New VMware Fling – HTML5 Embedded Host Client for ESXi

The clever bods at VMware labs have just released another new Fling… and this one’s a damn awesome Fling!

https://labs.vmware.com/flings/esxi-embedded-host-client

What it allows you to do (after installing the VIB) is to open up a browser to your ESXi host and gain access to a simple client allowing you to manage your freshly installed ESXi host (for example if you haven’t yet deployed vCenter Server or don’t have access to the C# client). The look and feel of it is very similar to the current Web client…. very simple to navigate and access the features/functions.

ESXiHostClientFlingScreenShotLargest

The client is still in the development phase, and as such does not open up all the features possible, the VMware engineers have only implemented a hand full of the most important features:

  • VM operations (Power on, off, reset, suspend, etc).
  • Creating a new VM, from scratch or from OVF/OVA (limited OVA support)
  • Configuring NTP on a host
  • Displaying summaries, events, tasks and notifications/alerts
  • Providing a console to VMs
  • Configuring host networking
  • Configuring host advanced settings
  • Configuring host services

Only issue is it’s a VIB which means you need to copy it across to your ESXi host (using a SCP tool like WinSCP).
Then once copied over you need to install the VIB into the kernel (esxcli software vib install -v /tmp/esxui.vib)

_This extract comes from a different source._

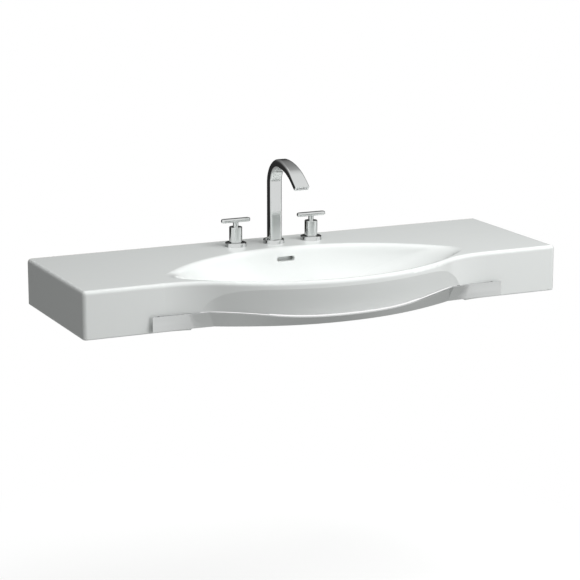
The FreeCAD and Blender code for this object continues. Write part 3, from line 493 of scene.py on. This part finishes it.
def stage_material(settings):
    """Pale floor: it is brighter to the camera and to metal, white at its edge, and keeps shadows."""
    g = Graph("pale_floor")
    rays = g.add("ShaderNodeLightPath").outputs
    seen = rays["Is Camera Ray"]
    reach = g.add("ShaderNodeVectorMath", {0: g.place}, operation="LENGTH").outputs["Value"]
    fade_start = settings.floor_radius * FADE_START_SHARE
    fade_end = settings.floor_radius * FADE_END_SHARE
    edge = g.add("ShaderNodeMapRange", {"Value": reach, "From Min": fade_start, "From Max": fade_end},
                 interpolation_type="SMOOTHSTEP").outputs["Result"]
    base = g.add("ShaderNodeBsdfDiffuse", {"Color": tuple(settings.floor_colour) + (1.0,)})
    shine = g.add("ShaderNodeMath", {0: rays["Is Glossy Ray"], 1: FLOOR_SHINE},
                  operation="MULTIPLY").outputs[0]
    glow = g.add("ShaderNodeMath", {0: seen, 1: FLOOR_LIFT, 2: shine},
                 operation="MULTIPLY_ADD").outputs[0]
    lift = g.add("ShaderNodeEmission", {"Strength": glow})
    lit = g.add("ShaderNodeAddShader")
    g.tree.links.new(base.outputs[0], lit.inputs[0])
    g.tree.links.new(lift.outputs[0], lit.inputs[1])
    white = g.add("ShaderNodeEmission", {"Strength": 1.0})
    fade = g.add("ShaderNodeMath", {0: edge, 1: seen}, operation="MULTIPLY").outputs[0]
    both = g.add("ShaderNodeMixShader", {0: fade})
    g.tree.links.new(lit.outputs[0], both.inputs[1])
    g.tree.links.new(white.outputs[0], both.inputs[2])
    g.tree.links.new(both.outputs[0], g.output.inputs["Surface"])
    return g.material


def make_floor(settings):
    form = bmesh.new()
    bmesh.ops.create_circle(form, cap_ends=True, segments=FLOOR_SEGMENTS, radius=settings.floor_radius)
    mesh = bpy.data.meshes.new("floor")
    form.to_mesh(mesh)
    form.free()
    floor = bpy.data.objects.new("floor", mesh)
    floor.location.z = -settings.floor_drop
    mesh.materials.append(stage_material(settings))
    bpy.context.scene.collection.objects.link(floor)


def back_of(azimuth, elevation):
    """Direction from the object to a lamp or camera, from its angles in degrees."""
    azimuth, elevation = math.radians(azimuth), math.radians(elevation)
    return Vector((math.sin(azimuth) * math.cos(elevation), -math.cos(azimuth) * math.cos(elevation),
                   math.sin(elevation)))


def make_lamp(name, azimuth, elevation, power, settings):
    """Square lamp aimed at the bowl; metal shows the world in its place."""
    data = bpy.data.lights.new(name, "AREA")
    data.shape = "SQUARE"
    data.size = settings.lamp_size
    data.energy = power
    back = back_of(azimuth, elevation)
    lamp = bpy.data.objects.new(name, data)
    lamp.location = Vector(LAMP_AIM) + back * settings.lamp_distance
    lamp.rotation_mode = "QUATERNION"
    lamp.rotation_quaternion = back.to_track_quat("Z", "Y")
    lamp.visible_glossy = False
    bpy.context.scene.collection.objects.link(lamp)


def ramp(tree, value, stops):
    """Grey levels at places along a value."""
    node = tree.nodes.new("ShaderNodeValToRGB")
    elements = node.color_ramp.elements
    while len(elements) < len(stops):
        elements.new(1.0)
    for element, (place, level) in zip(elements, stops):
        element.position = place
        element.color = (level, level, level, 1.0)
    tree.links.new(value, node.inputs["Fac"])
    return node.outputs["Color"]


def make_world():
    """White to the camera, a soft studio to everything else: bright in front and above, dark behind."""
    world = bpy.data.worlds.new("studio")
    world.use_nodes = True
    tree = world.node_tree
    tree.nodes.clear()
    link = tree.links.new

    def math_node(kind, a, b):
        node = tree.nodes.new("ShaderNodeMath")
        node.operation = kind
        for socket, value in zip(node.inputs, (a, b)):
            if isinstance(value, bpy.types.NodeSocket):
                link(value, socket)
            else:
                socket.default_value = value
        return node.outputs[0]

    def mix(share, low, high):
        node = tree.nodes.new("ShaderNodeMix")
        node.data_type = "RGBA"
        link(share, node.inputs["Factor"])
        link(low, node.inputs[6])
        link(high, node.inputs[7])
        return node.outputs[2]

    direction = tree.nodes.new("ShaderNodeTexCoord").outputs["Generated"]
    parts = tree.nodes.new("ShaderNodeSeparateXYZ")
    link(direction, parts.inputs["Vector"])
    height = math_node("MULTIPLY_ADD", parts.outputs["Z"], 0.5)
    height.node.inputs[2].default_value = 0.5
    across = math_node("MULTIPLY", parts.outputs["X"], FRONT_X)
    facing = math_node("MULTIPLY_ADD", parts.outputs["Y"], FRONT_Y)
    link(across, facing.node.inputs[2])
    front = math_node("MULTIPLY_ADD", facing, 0.5)
    front.node.inputs[2].default_value = 0.5

    shine = mix(ramp(tree, front, BACK_TO_FRONT), ramp(tree, height, SHINE_BACK),
                ramp(tree, height, SHINE_FRONT))
    soft = ramp(tree, height, SOFT_LIGHT)

    rays = tree.nodes.new("ShaderNodeLightPath")
    seen = tree.nodes.new("ShaderNodeRGB")
    seen.outputs[0].default_value = (1.0, 1.0, 1.0, 1.0)
    other = mix(rays.outputs["Is Glossy Ray"], soft, shine)
    colour = mix(rays.outputs["Is Camera Ray"], other, seen.outputs[0])
    background = tree.nodes.new("ShaderNodeBackground")
    link(colour, background.inputs["Color"])
    out = tree.nodes.new("ShaderNodeOutputWorld")
    link(background.outputs[0], out.inputs["Surface"])
    bpy.context.scene.world = world


def make_camera(settings):
    data = bpy.data.cameras.new("photo_camera")
    data.lens = settings.lens
    data.sensor_width = SENSOR_WIDTH
    data.clip_end = FAR_CLIP
    camera = bpy.data.objects.new("photo_camera", data)
    camera.location = CAMERA_PLACE
    camera.rotation_mode = "QUATERNION"
    camera.rotation_quaternion = back_of(CAMERA_AZIMUTH, CAMERA_ELEVATION).to_track_quat("Z", "Y")
    bpy.context.scene.collection.objects.link(camera)
    bpy.context.scene.camera = camera


class WASHBASIN_OT_stage(bpy.types.Operator):
    """Make the floor, the lamps, the world and the camera"""
    bl_idname = "washbasin.stage"
    bl_label = "Stage"

    def execute(self, context):
        settings = context.scene.washbasin.stage
        context.scene.view_settings.view_transform = "Standard"
        make_floor(settings)
        for name, azimuth, elevation in LAMPS:
            make_lamp(name + "_lamp", azimuth, elevation, getattr(settings, name + "_power"), settings)
        make_world()
        make_camera(settings)
        return {"FINISHED"}


class WASHBASIN_PT_panel(bpy.types.Panel):
    """Lists the operators and their settings"""
    bl_idname = "WASHBASIN_PT_panel"
    bl_label = "Washbasin"
    bl_space_type = "VIEW_3D"
    bl_region_type = "UI"
    bl_category = "Washbasin"

    def draw(self, context):
        for operator in OPERATORS:
            self.layout.operator(operator.bl_idname)
        settings = context.scene.washbasin
        for group in (settings.ceramic, settings.metal, settings.soft, settings.stage):
            box = self.layout.box()
            for name in group.bl_rna.properties.keys():
                if name not in ("rna_type", "name"):
                    box.prop(group, name)


OPERATORS = (WASHBASIN_OT_ceramic, WASHBASIN_OT_towel_rail, WASHBASIN_OT_handles, WASHBASIN_OT_spout,
             WASHBASIN_OT_waste, WASHBASIN_OT_threads, WASHBASIN_OT_stage)
CLASSES = (CeramicSettings, MetalSettings, SoftSettings, StageSettings, WashbasinSettings) + OPERATORS + (
    WASHBASIN_PT_panel,)


def register():
    for cls in CLASSES:
        bpy.utils.register_class(cls)
    bpy.types.Scene.washbasin = PointerProperty(type=WashbasinSettings)


def unregister():
    del bpy.types.Scene.washbasin
    for cls in reversed(CLASSES):
        bpy.utils.unregister_class(cls)


def main():
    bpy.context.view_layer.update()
    register()
    for operator in OPERATORS:
        group, name = operator.bl_idname.split(".")
        getattr(getattr(bpy.ops, group), name)()


if __name__ == "__main__":
    main()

Hopefully the next version will be a fully packaged installer that asks for the IP address of your ESXi host and goes off and deploys the VIB automatically!

The best thing about it – it’s HTML5 and JavaScript….. no Flash!!!! =)

Go off, have a try and then offer your feedback or post up any issues you encounter! Hopefully it’ll get rolled into vSphere ESXi in the future! =)

Need to know what version of VMware product relates to what build number?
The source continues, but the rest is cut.